Y pasé a presentarlo sin haberlo leído. Después lo supe: alguien se confundió en la editorial y, en lugar de llamarme, le llamaron a Fabrizio León, el fotógrafo, quien, por supuesto, les dijo que sí, les colgó, y no apareció. La coincidencia es parte sustancial de la literatura, así que me bebí un garrafón de vodkas para darme valor y me subí a presentarlo. Hablé de mi amistad con el autor. Y creo que fue la mejor presentación de un libro que he hecho. Con el vodka a la altura de los ojos, le dije:
–Has de haber escrito un gran libro, hermano.
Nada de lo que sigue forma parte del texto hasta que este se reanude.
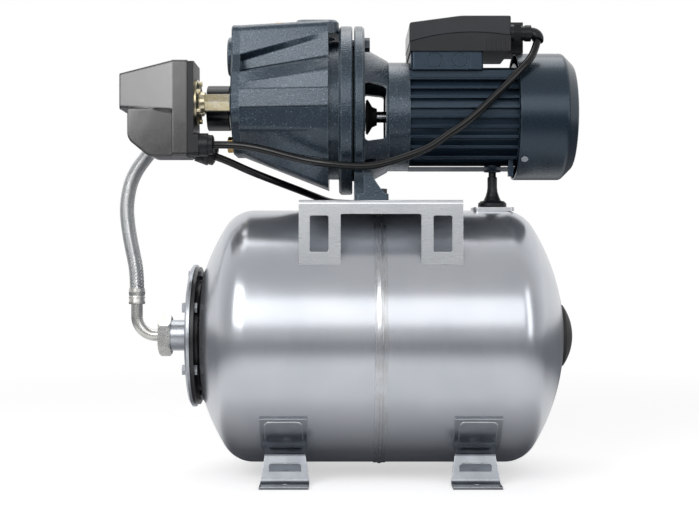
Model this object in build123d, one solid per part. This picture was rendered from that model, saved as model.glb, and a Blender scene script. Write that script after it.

Ven aquí.
Y nos abrazamos mientras el público aplaudió hasta que se les secaron las lágrimas.
Pero lo que hay que tener en cuenta cuando uno presenta un libro en buena lid –es decir, uno lo leyó, escribió cinco cuartillas ligeras y remata con un chiste o con una cita– es al público. Hay varios tipos. Están los viejitos que van a todas las presentaciones porque es su única vida social: se toman unas copas de vino gratis, cenan canapés y se hacen de palabras con algún poeta intoxicado. Esos viejitos son los que se duermen a la mitad de tu lectura pero, luego, van y te felicitan muy cordiales sólo para ver de cerca el escote de tu novia. Están los que creyeron que era otra cosa y se aburren. Son los que se miran los zapatos a los veinte minutos y acaban abriendo el periódico a los veintidós. Hay quienes te siguen en todo con la cabeza, los ojos absortos, una sonrisa, y a la hora de las preguntas descubres que no estaban entendiendo nada: “Es de que usted dijo que la matanza de Tlatelolco o sea que sí ocurrió en verdad, ¿o sólo en el libro de Elena Poniatowska? Si me podría aclarar, ¿verdad?”. Entre estos espectadores están los que siempre preguntan asuntos como: “¿Y de dónde saca usted la inspiración para escribir?”. O los tribunos que fueron oradores en la asamblea sindical y hoy agarran cualquier auditorio para tirar sus netas: “Como ahora que el neoliberalismo elige a los presidentes de todo el mundo con su bota lodosa. Viva Hugo Chávez, señores”. Hay misterios, también. Los que toman notas pero no hablan. Y siempre está la guapa a la que uno le dedica miradas supuestamente cómplices pero a quien siempre le suena el celular, se sale y no regresa.
Se presentan libros para que alguien se entere de que aparecieron. Yo decidí hace unos dos libros sólo presentarlos ante la prensa. Como puta, me encerraron en una oficina de la editorial a recibir a cuanto reportero cultural llegara. Fue una larga fila. Pero más de la mitad empezaba la entrevista con la misma petición: “¿Me podría sintetizar lo que dice su libro en dos minutos? Es que la jefa de la sección cultural se lo quedó y no pude leerlo”.
Es como si la puta, además de satisfacer fantasías, tuviera que inventárselas a sus clientes. Creo que a más de dos les dije que mi novela sobre el PRI, El rencor, se trataba de una estatua de Emiliano Zapata que se tiraba una flatulencia y desataba un culto global. A lo mejor por eso no se ha vendido.